Session 1: Physical Space

Power of physical space: During the session, we went over a lot about physical space and the importance it has on individuals and a community. Now I’d like you to explain 2 places in your community that are important to you.  They can be anything, basketball courts, grocery stores, even your school (if you’re fond of it).  Just be sure to explain what the location means to you and why the place is of particular importance.


4 Responses

  1. Hello Everyone! I’m going to start off by admitting that I have never posted to a blog before–I really don’t even know if that’s the proper lingo–I’m “blogging,” I guess. 🙂

    It was very nice to meet you all yesterday. As an active member of the JA Community, I am really excited to see so many younger faces in Project: Community! 2009. As I (I think) am one of the older participants of Project: Community! and about to embark on the next journey–college, out of state–it comforts me to know that there are younger students interested in preserving and learning more about our relatively small community. For me, having the connection to a JA community in the greater Los Angeles area has provided the foundation for my own sense of identity. Little Tokyo and the JA community in its entirety have meant so much to me over the years and have really impacted who I am today. I hope that you may also benefit from them, as well. 🙂

    From the activities and discussions we participated in yesterday, I found it intriguing how a lot of us feel more comfortable going into situations/activities such as basketball, Boy/Girl Scouts, church/temple, etc., knowing that we’ll be among other Asian Americans or Japanese Americans. What I found even more fascinating, though, was how difficult it was to answer why we feel that way. I know that in Japan (both from my own experiences and my cousins’ who live in Japan), homogeneity is promoted and considered essential for a comfortable physical and psychological space. What we make of in our own growing JA Community seems almost a reflection of what’s going on in Japan–or at least, a sense of homogeneity. I think this was evidenced by our discussion of our “ideal Little Tokyo” and our similar ideas of what is encompassed in that physical space.

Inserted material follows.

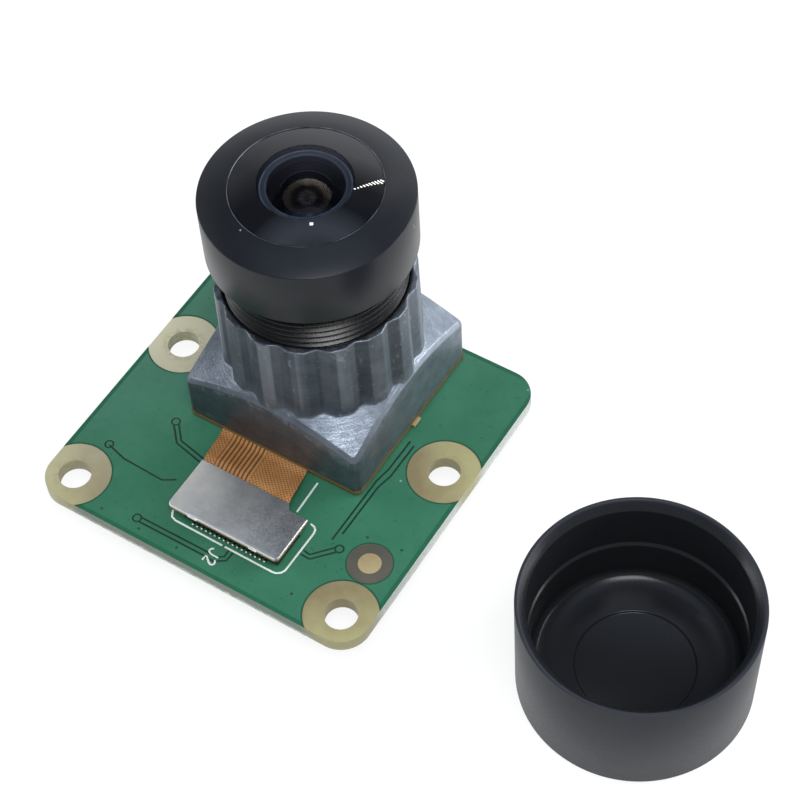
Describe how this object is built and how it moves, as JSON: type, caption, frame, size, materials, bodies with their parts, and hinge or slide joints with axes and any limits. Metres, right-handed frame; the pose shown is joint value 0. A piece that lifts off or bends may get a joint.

    This brings me to answer the question posted in this first blog about physical space. Although there are more than two, I would have to say the places in my community that are most important to me are my Japanese School (Wakaba Japanese Language School in the San Fernando Valley) and Kinokuniya (the bookstore in Little Tokyo next to the Curry House).

    Wakaba Japanese Language School is important to me because it is where I began my studies of the Japanese language and culture. My grandparents, both first-generation Japanese, inspired me to learn the language because of their own efforts to learn English, in hopes to converse with me better. Therefore, in my effort to reciprocate their’s, I began attending Japanese School every Saturday so I could learn to speak with them in their native language. From my beginning there, I branched out my studies to other programs, including the Japanese program at my high school. Since then, I have become fluent in the language and am now an assistant teacher and private tutor–much to my grandpa’s and family’s content. The particular school is important to me because it is also a part of the first JA community I became associated with–the San Fernando Valley Japanese American Community Center (SFVJACC). (Also the community I began playing JAO basketball with). In essence, my Japanese school epitomizes the hearth of my interest in the JA community.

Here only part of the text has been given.